Wilmette ups charge to fix-up 911 service

Dalia Naamani-Goldman

Budget problems are not limited to Evanston this year, as Wilmette voters showed earlier this week when they approved a new telephone surcharge to avoid higher property taxes.

Wilmette residents passed a referendum in Tuesday’s election that will add a monthly $1.50 surcharge on each residential and business phone line. The revenue, which will be collected by the village through phone bills, will help pay for improvements to the village’s 911 emergency system.

The vote comes in a year that has seen tight budgets for Wilmette and most other cities. Village leaders approved the 911 system upgrades earlier this year, leaving voters with a choice last Tuesday: Adopt the surcharge, or the village would increase municipal property taxes.

The referendum passed with 58 percent approval — support that Bob Amoruso, Wilmette’s finance director, called surprising.

“Most 911 (referendums) have failed,” Amoruso said. “I guess people just understood they would have to pay.”

The village board proposed the referendum to generate $375,000 in revenue each year. After $2 million in upgrades are completed, the surcharge money will be used to cover part of the $730,000 annual cost of operating the system.

Evanston has had a similar surcharge — currently $1.50 a month — for 11 years. It generates $900,000 a year for the city’s 911 system.

Some North Shore cities charge more. Kenilworth, for example, has a surcharge of $5 a month.

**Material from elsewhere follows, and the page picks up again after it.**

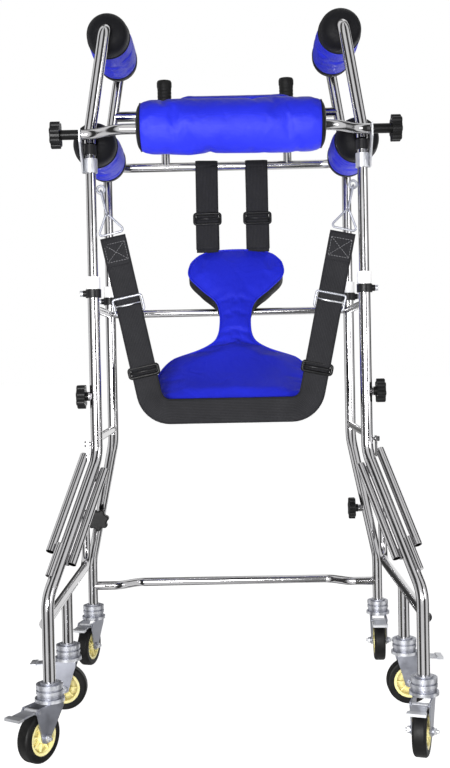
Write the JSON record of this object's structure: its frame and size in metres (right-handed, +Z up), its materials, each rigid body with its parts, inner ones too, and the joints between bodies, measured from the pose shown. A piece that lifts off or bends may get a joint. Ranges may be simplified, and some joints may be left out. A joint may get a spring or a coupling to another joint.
{
  "type": "six-caster standing and gait-training walker",
  "caption": "Upright tubular walker on swivel casters with armpit and forearm rolls, a chest pad, upright hand grips, a removable rear bar and a sling saddle seat.",
  "frame": {"origin": "on the floor, under the middle of the object's box", "axes": "+Z up, +Y the way the user walks, +X to the user's right"},
  "size_m": [0.8122, 0.734, 1.348],
  "materials": {
    "stainless_steel": "polished",
    "zinc": "zinc plated",
    "white_plastic": "gloss",
    "black_plastic": "satin",
    "black_rubber": "matte",
    "black_webbing": "woven",
    "blue_fabric": "satin weave",
    "black_tyre": "matte",
    "yellow_plastic": "gloss"
  },
  "bodies": {
    "lower_frame": {"rear_legs": "stainless_steel", "front_legs": "stainless_steel", "side_rails": "stainless_steel", "side_links": "stainless_steel", "lower_crossbars": "stainless_steel", "leg_braces": "stainless_steel", "upright_ferrules": "white_plastic", "clip_collars": "black_plastic", "stem_sleeves": "zinc"},
    "upper_frame": {"inner_tubes": "stainless_steel", "tube_top_collars": "black_plastic", "front_handlebar": "stainless_steel", "hand_grips": "black_rubber", "bar_brackets": "zinc", "strap_hangers": "zinc", "seat_straps": "black_webbing", "strap_buckles": "zinc", "strap_slides": "black_plastic", "seat": "blue_fabric"},
    "armpit_frame": {"armpit_tubes": "stainless_steel", "pad_crossbar": "stainless_steel", "armpit_rolls": "blue_fabric", "forearm_rolls": "blue_fabric", "chest_pad": "blue_fabric"},
    "removable_rear_bar": {"rear_bar": "stainless_steel", "rear_roll": "blue_fabric"},
    "left_bar_knob": {"left_bar_knob": "black_plastic"},
    "left_height_knob": {"left_height_knob": "black_plastic"},
    "left_lower_knob": {"left_lower_knob": "black_plastic"},
    "right_bar_knob": {"right_bar_knob": "black_plastic"},
    "right_height_knob": {"right_height_knob": "black_plastic"},
    "right_lower_knob": {"right_lower_knob": "black_plastic"},
    "rear_left_pull_pin": {"rear_left_pull_pin": "zinc"},
    "rear_right_pull_pin": {"rear_right_pull_pin": "zinc"},
    "front_left_pull_pin": {"front_left_pull_pin": "zinc"},
    "front_right_pull_pin": {"front_right_pull_pin": "zinc"},
    "rear_left_swivel": {"rear_left_fork": "zinc"},
    "rear_left_wheel": {"rear_left_hub": "yellow_plastic", "rear_left_tyre": "black_tyre"},
    "rear_left_brake": {"rear_left_pedal": "zinc"},
    "rear_right_swivel": {"rear_right_fork": "zinc"},
    "rear_right_wheel": {"rear_right_hub": "yellow_plastic", "rear_right_tyre": "black_tyre"},
    "rear_right_brake": {"rear_right_pedal": "zinc"},
    "middle_left_swivel": {"middle_left_fork": "zinc"},
    "middle_left_wheel": {"middle_left_hub": "yellow_plastic", "middle_left_tyre": "black_tyre"},
    "middle_left_brake": {"middle_left_pedal": "zinc"},
    "middle_right_swivel": {"middle_right_fork": "zinc"},
    "middle_right_wheel": {"middle_right_hub": "yellow_plastic", "middle_right_tyre": "black_tyre"},
    "middle_right_brake": {"middle_right_pedal": "zinc"},
    "front_left_swivel": {"front_left_fork": "zinc"},
    "front_left_wheel": {"front_left_hub": "yellow_plastic", "front_left_tyre": "black_tyre"},
    "front_left_brake": {"front_left_pedal": "zinc"},
    "front_right_swivel": {"front_right_fork": "zinc"},
    "front_right_wheel": {"front_right_hub": "yellow_plastic", "front_right_tyre": "black_tyre"},
    "front_right_brake": {"front_right_pedal": "zinc"}
  },
  "joints": [
    {"name": "upper_height", "type": "slide", "parent": "lower_frame", "child": "upper_frame", "axis": [0, 0, 1], "range_m": [0, 0.1]},
    {"name": "armpit_height", "type": "slide", "parent": "upper_frame", "child": "armpit_frame", "axis": [0, 0, 1], "range_m": [0, 0.1]},
    {"name": "rear_bar_lift", "type": "slide", "parent": "upper_frame", "child": "removable_rear_bar", "axis": [0, 0, 1], "range_m": [0, 0.06]},
    {"name": "left_bar_knob_turn", "type": "hinge", "parent": "removable_rear_bar", "child": "left_bar_knob", "pos_m": [-0.2687, -0.145, 1.101], "axis": [-1, 0, 0], "continuous": true},
    {"name": "left_height_knob_turn", "type": "hinge", "parent": "lower_frame", "child": "left_height_knob", "pos_m": [-0.2664, -0.113, 0.62], "axis": [-1, 0, 0], "continuous": true},
    {"name": "left_lower_knob_turn", "type": "hinge", "parent": "lower_frame", "child": "left_lower_knob", "pos_m": [-0.29803, 0.24579, 0.336], "axis": [0, -1, 0], "continuous": true},
    {"name": "right_bar_knob_turn", "type": "hinge", "parent": "removable_rear_bar", "child": "right_bar_knob", "pos_m": [0.2687, -0.145, 1.101], "axis": [1, 0, 0], "continuous": true},
    {"name": "right_height_knob_turn", "type": "hinge", "parent": "lower_frame", "child": "right_height_knob", "pos_m": [0.2664, -0.113, 0.62], "axis": [1, 0, 0], "continuous": true},
    {"name": "right_lower_knob_turn", "type": "hinge", "parent": "lower_frame", "child": "right_lower_knob", "pos_m": [0.27532, 0.25798, 0.349], "axis": [-1, 0, 0], "continuous": true},
    {"name": "rear_left_pull_pin_pull", "type": "slide", "parent": "lower_frame", "child": "rear_left_pull_pin", "axis": [-1, 0, 0], "range_m": [0, 0.005], "stiffness_N_per_m": 1500},
    {"name": "rear_right_pull_pin_pull", "type": "slide", "parent": "lower_frame", "child": "rear_right_pull_pin", "axis": [1, 0, 0], "range_m": [0, 0.005], "stiffness_N_per_m": 1500},
    {"name": "front_left_pull_pin_pull", "type": "slide", "parent": "lower_frame", "child": "front_left_pull_pin", "axis": [-1, 0, 0], "range_m": [0, 0.005], "stiffness_N_per_m": 1500},
    {"name": "front_right_pull_pin_pull", "type": "slide", "parent": "lower_frame", "child": "front_right_pull_pin", "axis": [1, 0, 0], "range_m": [0, 0.005], "stiffness_N_per_m": 1500},
    {"name": "rear_left_swivel_turn", "type": "hinge", "parent": "lower_frame", "child": "rear_left_swivel", "pos_m": [-0.325, -0.27, 0.104], "axis": [0, 0, 1], "continuous": true},
    {"name": "rear_left_wheel_spin", "type": "hinge", "parent": "rear_left_swivel", "child": "rear_left_wheel", "pos_m": [-0.34097, -0.29657, 0.044], "axis": [0.8572, -0.515, 0], "continuous": true},
    {"name": "rear_left_brake_press", "type": "hinge", "parent": "rear_left_swivel", "child": "rear_left_brake", "pos_m": [-0.34921, -0.31029, 0.092], "axis": [0.8572, -0.515, 0], "range_deg": [0, 10]},
    {"name": "rear_right_swivel_turn", "type": "hinge", "parent": "lower_frame", "child": "rear_right_swivel", "pos_m": [0.325, -0.27, 0.104], "axis": [0, 0, 1], "continuous": true},
    {"name": "rear_right_wheel_spin", "type": "hinge", "parent": "rear_right_swivel", "child": "rear_right_wheel", "pos_m": [0.31542, -0.29948, 0.044], "axis": [0.9511, -0.309, 0], "continuous": true},
    {"name": "rear_right_brake_press", "type": "hinge", "parent": "rear_right_swivel", "child": "rear_right_brake", "pos_m": [0.31048, -0.3147, 0.092], "axis": [0.9511, -0.309, 0], "range_deg": [0, 10]},
    {"name": "middle_left_swivel_turn", "type": "hinge", "parent": "lower_frame", "child": "middle_left_swivel", "pos_m": [-0.332, -0.013, 0.104], "axis": [0, 0, 1], "continuous": true},
    {"name": "middle_left_wheel_spin", "type": "hinge", "parent": "middle_left_swivel", "child": "middle_left_wheel", "pos_m": [-0.34, -0.013, 0.044], "axis": [0, -1, 0], "continuous": true},
    {"name": "middle_left_brake_press", "type": "hinge", "parent": "middle_left_swivel", "child": "middle_left_brake", "pos_m": [-0.356, -0.013, 0.092], "axis": [0, -1, 0], "range_deg": [0, 10]},
    {"name": "middle_right_swivel_turn", "type": "hinge", "parent": "lower_frame", "child": "middle_right_swivel", "pos_m": [0.332, -0.013, 0.104], "axis": [0, 0, 1], "continuous": true},
    {"name": "middle_right_wheel_spin", "type": "hinge", "parent": "middle_right_swivel", "child": "middle_right_wheel", "pos_m": [0.34, -0.013, 0.044], "axis": [0, 1, 0], "continuous": true},
    {"name": "middle_right_brake_press", "type": "hinge", "parent": "middle_right_swivel", "child": "middle_right_brake", "pos_m": [0.356, -0.013, 0.092], "axis": [0, 1, 0], "range_deg": [0, 10]},
    {"name": "front_left_swivel_turn", "type": "hinge", "parent": "lower_frame", "child": "front_left_swivel", "pos_m": [-0.325, 0.324, 0.104], "axis": [0, 0, 1], "continuous": true},
    {"name": "front_left_wheel_spin", "type": "hinge", "parent": "front_left_swivel", "child": "front_left_wheel", "pos_m": [-0.33302, 0.29406, 0.044], "axis": [0.9659, -0.2588, 0], "continuous": true},
    {"name": "front_left_brake_press", "type": "hinge", "parent": "front_left_swivel", "child": "front_left_brake", "pos_m": [-0.33716, 0.2786, 0.092], "axis": [0.9659, -0.2588, 0], "range_deg": [0, 10]},
    {"name": "front_right_swivel_turn", "type": "hinge", "parent": "lower_frame", "child": "front_right_swivel", "pos_m": [0.325, 0.324, 0.104], "axis": [0, 0, 1], "continuous": true},
    {"name": "front_right_wheel_spin", "type": "hinge", "parent": "front_right_swivel", "child": "front_right_wheel", "pos_m": [0.32284, 0.29308, 0.044], "axis": [0.9976, -0.0698, 0], "continuous": true},
    {"name": "front_right_brake_press", "type": "hinge", "parent": "front_right_swivel", "child": "front_right_brake", "pos_m": [0.32172, 0.27711, 0.092], "axis": [0.9976, -0.0698, 0], "range_deg": [0, 10]}
  ]
}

The new $18-a-year tax will apply to Wilmette’s nearly 20,000 residential and business phone lines beginning early next year. But the village will not impose a similar surcharge on cell phones, as Evanston and some other cities do.

Under the Emergency Telephone Act passed in 1987 by the Illinois General Assembly, municipalities can tax phone service users to pay for 911 systems. Voters must approve the tax, and each city must organize a board to oversee collection and use of the surcharge.

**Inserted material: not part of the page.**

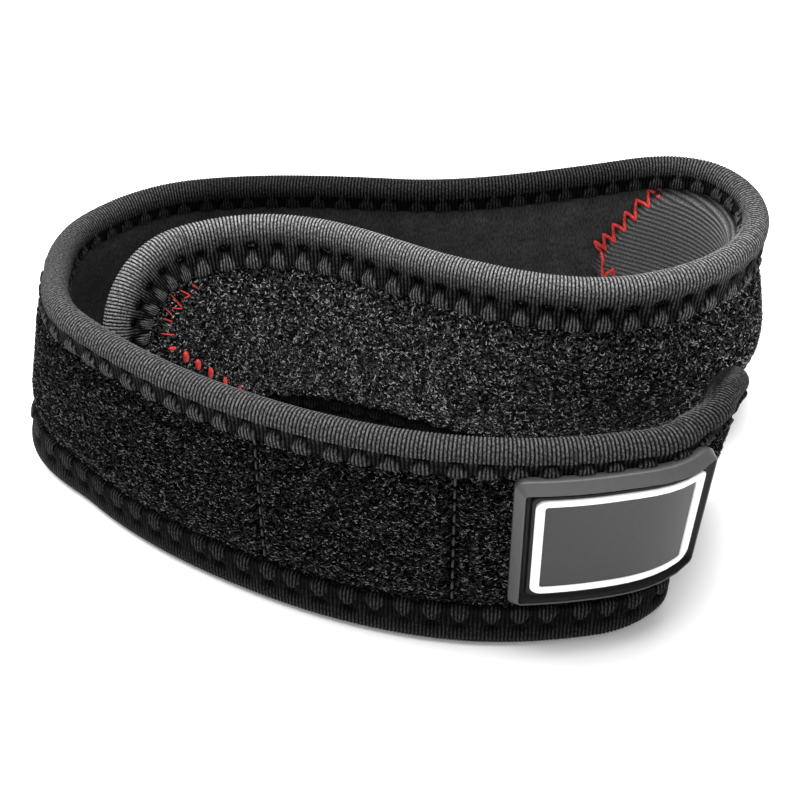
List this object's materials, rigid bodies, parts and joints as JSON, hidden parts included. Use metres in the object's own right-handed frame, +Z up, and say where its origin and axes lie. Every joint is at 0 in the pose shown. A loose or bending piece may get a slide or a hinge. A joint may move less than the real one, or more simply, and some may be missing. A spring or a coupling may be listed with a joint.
{
  "type": "patella strap",
  "caption": "Padded knee strap standing coiled on its edge: loop-fabric outside, knit lining, ribbed edge binding, hook panel and a framed rubber label",
  "frame": {"origin": "under the middle of the coil's bounding box, on the surface that the strap stands on", "axes": "+X to the right along the front, +Y away from the labelled front, +Z up across the band's width"},
  "size_m": [0.1362, 0.0874, 0.0415],
  "materials": {
    "binding_knit": "ribbed elastic knit, matte black",
    "loop_pile": "brushed loop pile, matte black with pale fibre glints",
    "lining_knit": "smooth fine knit, charcoal",
    "hook_tape": "fine diagonal ribs of small hooks, charcoal",
    "label_rubber": "satin moulded rubber",
    "label_line": "matte white line",
    "label_field": "matte moulded rubber, plain"
  },
  "bodies": {
    "root": {"edge_binding": "binding_knit", "loop_fabric": "loop_pile", "lining": "lining_knit", "hook_patch": "hook_tape", "badge_frame": "label_rubber", "badge_border": "label_line", "badge_plate": "label_field"}
  },
  "joints": []
}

In Wilmette, village leaders decided to ask voters to approve the surcharge to shift some of the responsibility of paying for the 911 system. To balance the 2003 budget, the village board is expected to increase many of Wilmette’s fees, leaving little room for the costly emergency system upgrades.

“We just realized we couldn’t afford 911 (anymore),” said Nancy Canafax, Wilmette’s village president.

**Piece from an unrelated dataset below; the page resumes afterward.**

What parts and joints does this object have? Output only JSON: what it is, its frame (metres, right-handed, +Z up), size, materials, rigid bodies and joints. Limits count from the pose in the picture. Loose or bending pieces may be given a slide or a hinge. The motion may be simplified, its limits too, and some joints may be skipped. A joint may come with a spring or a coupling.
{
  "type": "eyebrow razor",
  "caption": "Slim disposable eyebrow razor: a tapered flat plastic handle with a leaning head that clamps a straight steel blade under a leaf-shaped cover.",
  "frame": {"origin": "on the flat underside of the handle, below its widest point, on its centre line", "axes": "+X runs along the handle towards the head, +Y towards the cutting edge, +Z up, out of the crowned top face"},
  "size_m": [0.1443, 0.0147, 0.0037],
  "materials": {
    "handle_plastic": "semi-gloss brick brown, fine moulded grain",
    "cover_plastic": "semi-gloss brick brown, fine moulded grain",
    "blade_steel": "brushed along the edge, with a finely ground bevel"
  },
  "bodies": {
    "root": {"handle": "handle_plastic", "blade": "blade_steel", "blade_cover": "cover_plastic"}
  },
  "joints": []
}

Problems in the economy also have hit cities hard this year, said Michael Earl, the village manager.

“Last year, like this year, sales tax and other sources of revenue were not as profitable,” Earl said.

In Evanston, the City Council already has begun the 2003-04 budget process, which will end in February. City Manager Roger Crum has estimated the deficit at $3 million to $5 million, depending on the outcome of union negotiations with city employees.

Although Wilmette is the newest city to enact the 911 surcharge, some officials say the tool is becoming less effective as a revenue source.

Evanston has not increased its surcharge in six years, but the cost of running the 911 system has continued to increase. This year the city had to chip in about $258,000 from its general fund to cover the $1.2 million cost, according to a city report.

The city has no choice but to use its own funds to cover the shortfalls of the 911 system, said Ben Schapiro, a member of Evanston’s Emergency Telephone System Board.

Schapiro attributed the decreasing revenue to changing consumer patterns. Some residents have replaced phone lines with cell phones, and more households opt for broadband cable lines for Internet access rather than a second phone line, he said.

Amoruso said the decision for Wilmette voters on Tuesday was whether or not the surcharge is more fair than a property tax increase — since it distributes the cost of the 911 system based on the number of phone lines in each home or business.

“You have to pick your poison,” he said.